### [Problem to work on]
Print all entries precisely as they are written.

---------- Supplied entries ----------

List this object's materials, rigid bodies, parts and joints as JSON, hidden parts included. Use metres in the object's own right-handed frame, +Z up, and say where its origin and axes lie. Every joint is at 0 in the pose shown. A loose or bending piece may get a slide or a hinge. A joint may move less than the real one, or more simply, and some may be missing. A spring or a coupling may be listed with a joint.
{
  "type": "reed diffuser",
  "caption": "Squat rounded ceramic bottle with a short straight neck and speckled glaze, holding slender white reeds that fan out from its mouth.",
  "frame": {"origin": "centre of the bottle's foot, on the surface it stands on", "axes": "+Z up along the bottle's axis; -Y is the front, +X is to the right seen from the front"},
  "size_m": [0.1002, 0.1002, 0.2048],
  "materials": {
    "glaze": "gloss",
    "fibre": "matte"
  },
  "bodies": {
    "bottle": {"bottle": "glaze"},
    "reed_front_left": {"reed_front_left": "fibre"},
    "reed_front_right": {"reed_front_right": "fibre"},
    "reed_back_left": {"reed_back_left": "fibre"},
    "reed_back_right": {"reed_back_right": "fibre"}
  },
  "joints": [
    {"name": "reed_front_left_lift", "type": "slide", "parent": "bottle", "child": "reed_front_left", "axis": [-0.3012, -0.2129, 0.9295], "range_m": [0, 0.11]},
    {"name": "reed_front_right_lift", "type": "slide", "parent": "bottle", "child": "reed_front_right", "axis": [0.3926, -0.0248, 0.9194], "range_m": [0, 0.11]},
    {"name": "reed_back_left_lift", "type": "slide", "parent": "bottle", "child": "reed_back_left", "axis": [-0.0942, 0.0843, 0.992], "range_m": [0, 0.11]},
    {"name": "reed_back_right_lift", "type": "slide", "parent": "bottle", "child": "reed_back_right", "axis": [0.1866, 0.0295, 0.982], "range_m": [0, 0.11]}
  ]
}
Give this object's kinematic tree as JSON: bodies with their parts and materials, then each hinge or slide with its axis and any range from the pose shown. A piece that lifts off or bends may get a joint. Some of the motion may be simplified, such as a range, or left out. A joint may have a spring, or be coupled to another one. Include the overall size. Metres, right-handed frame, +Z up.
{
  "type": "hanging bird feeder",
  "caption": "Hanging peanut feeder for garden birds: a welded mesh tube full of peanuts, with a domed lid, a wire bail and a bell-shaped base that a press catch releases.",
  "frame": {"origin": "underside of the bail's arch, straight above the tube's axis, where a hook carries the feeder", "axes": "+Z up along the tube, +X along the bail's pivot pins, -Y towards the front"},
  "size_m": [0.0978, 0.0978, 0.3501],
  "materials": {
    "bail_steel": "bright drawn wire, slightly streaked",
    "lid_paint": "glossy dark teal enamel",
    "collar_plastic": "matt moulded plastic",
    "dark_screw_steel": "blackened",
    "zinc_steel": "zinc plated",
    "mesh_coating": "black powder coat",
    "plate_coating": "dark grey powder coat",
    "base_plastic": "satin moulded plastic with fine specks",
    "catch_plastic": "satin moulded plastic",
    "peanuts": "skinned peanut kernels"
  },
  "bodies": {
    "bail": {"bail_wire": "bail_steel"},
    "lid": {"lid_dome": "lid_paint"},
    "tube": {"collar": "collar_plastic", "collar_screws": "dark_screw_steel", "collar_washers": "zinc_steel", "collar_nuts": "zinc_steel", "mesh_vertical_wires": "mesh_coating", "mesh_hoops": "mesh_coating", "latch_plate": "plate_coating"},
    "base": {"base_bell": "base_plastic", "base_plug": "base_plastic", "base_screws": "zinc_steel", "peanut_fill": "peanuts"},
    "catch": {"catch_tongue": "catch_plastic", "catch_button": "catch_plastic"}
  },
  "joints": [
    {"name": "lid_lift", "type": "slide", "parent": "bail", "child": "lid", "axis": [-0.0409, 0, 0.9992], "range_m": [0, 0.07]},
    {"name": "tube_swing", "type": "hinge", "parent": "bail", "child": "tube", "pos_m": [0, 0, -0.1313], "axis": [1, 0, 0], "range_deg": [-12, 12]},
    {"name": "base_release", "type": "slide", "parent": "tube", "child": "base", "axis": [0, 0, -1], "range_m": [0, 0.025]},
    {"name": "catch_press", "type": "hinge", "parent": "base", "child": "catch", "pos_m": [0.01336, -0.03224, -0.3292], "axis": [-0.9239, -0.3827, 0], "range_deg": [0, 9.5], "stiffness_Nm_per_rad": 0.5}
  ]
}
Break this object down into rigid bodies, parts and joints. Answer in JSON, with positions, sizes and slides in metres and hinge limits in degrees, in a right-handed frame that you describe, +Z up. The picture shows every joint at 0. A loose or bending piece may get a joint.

----------

### [Written solution]
List this object's materials, rigid bodies, parts and joints as JSON, hidden parts included. Use metres in the object's own right-handed frame, +Z up, and say where its origin and axes lie. Every joint is at 0 in the pose shown. A loose or bending piece may get a slide or a hinge. A joint may move less than the real one, or more simply, and some may be missing. A spring or a coupling may be listed with a joint.
{
  "type": "reed diffuser",
  "caption": "Squat rounded ceramic bottle with a short straight neck and speckled glaze, holding slender white reeds that fan out from its mouth.",
  "frame": {"origin": "centre of the bottle's foot, on the surface it stands on", "axes": "+Z up along the bottle's axis; -Y is the front, +X is to the right seen from the front"},
  "size_m": [0.1002, 0.1002, 0.2048],
  "materials": {
    "glaze": "gloss",
    "fibre": "matte"
  },
  "bodies": {
    "bottle": {"bottle": "glaze"},
    "reed_front_left": {"reed_front_left": "fibre"},
    "reed_front_right": {"reed_front_right": "fibre"},
    "reed_back_left": {"reed_back_left": "fibre"},
    "reed_back_right": {"reed_back_right": "fibre"}
  },
  "joints": [
    {"name": "reed_front_left_lift", "type": "slide", "parent": "bottle", "child": "reed_front_left", "axis": [-0.3012, -0.2129, 0.9295], "range_m": [0, 0.11]},
    {"name": "reed_front_right_lift", "type": "slide", "parent": "bottle", "child": "reed_front_right", "axis": [0.3926, -0.0248, 0.9194], "range_m": [0, 0.11]},
    {"name": "reed_back_left_lift", "type": "slide", "parent": "bottle", "child": "reed_back_left", "axis": [-0.0942, 0.0843, 0.992], "range_m": [0, 0.11]},
    {"name": "reed_back_right_lift", "type": "slide", "parent": "bottle", "child": "reed_back_right", "axis": [0.1866, 0.0295, 0.982], "range_m": [0, 0.11]}
  ]
}
Give this object's kinematic tree as JSON: bodies with their parts and materials, then each hinge or slide with its axis and any range from the pose shown. A piece that lifts off or bends may get a joint. Some of the motion may be simplified, such as a range, or left out. A joint may have a spring, or be coupled to another one. Include the overall size. Metres, right-handed frame, +Z up.
{
  "type": "hanging bird feeder",
  "caption": "Hanging peanut feeder for garden birds: a welded mesh tube full of peanuts, with a domed lid, a wire bail and a bell-shaped base that a press catch releases.",
  "frame": {"origin": "underside of the bail's arch, straight above the tube's axis, where a hook carries the feeder", "axes": "+Z up along the tube, +X along the bail's pivot pins, -Y towards the front"},
  "size_m": [0.0978, 0.0978, 0.3501],
  "materials": {
    "bail_steel": "bright drawn wire, slightly streaked",
    "lid_paint": "glossy dark teal enamel",
    "collar_plastic": "matt moulded plastic",
    "dark_screw_steel": "blackened",
    "zinc_steel": "zinc plated",
    "mesh_coating": "black powder coat",
    "plate_coating": "dark grey powder coat",
    "base_plastic": "satin moulded plastic with fine specks",
    "catch_plastic": "satin moulded plastic",
    "peanuts": "skinned peanut kernels"
  },
  "bodies": {
    "bail": {"bail_wire": "bail_steel"},
    "lid": {"lid_dome": "lid_paint"},
    "tube": {"collar": "collar_plastic", "collar_screws": "dark_screw_steel", "collar_washers": "zinc_steel", "collar_nuts": "zinc_steel", "mesh_vertical_wires": "mesh_coating", "mesh_hoops": "mesh_coating", "latch_plate": "plate_coating"},
    "base": {"base_bell": "base_plastic", "base_plug": "base_plastic", "base_screws": "zinc_steel", "peanut_fill": "peanuts"},
    "catch": {"catch_tongue": "catch_plastic", "catch_button": "catch_plastic"}
  },
  "joints": [
    {"name": "lid_lift", "type": "slide", "parent": "bail", "child": "lid", "axis": [-0.0409, 0, 0.9992], "range_m": [0, 0.07]},
    {"name": "tube_swing", "type": "hinge", "parent": "bail", "child": "tube", "pos_m": [0, 0, -0.1313], "axis": [1, 0, 0], "range_deg": [-12, 12]},
    {"name": "base_release", "type": "slide", "parent": "tube", "child": "base", "axis": [0, 0, -1], "range_m": [0, 0.025]},
    {"name": "catch_press", "type": "hinge", "parent": "base", "child": "catch", "pos_m": [0.01336, -0.03224, -0.3292], "axis": [-0.9239, -0.3827, 0], "range_deg": [0, 9.5], "stiffness_Nm_per_rad": 0.5}
  ]
}
Break this object down into rigid bodies, parts and joints. Answer in JSON, with positions, sizes and slides in metres and hinge limits in degrees, in a right-handed frame that you describe, +Z up. The picture shows every joint at 0. A loose or bending piece may get a joint.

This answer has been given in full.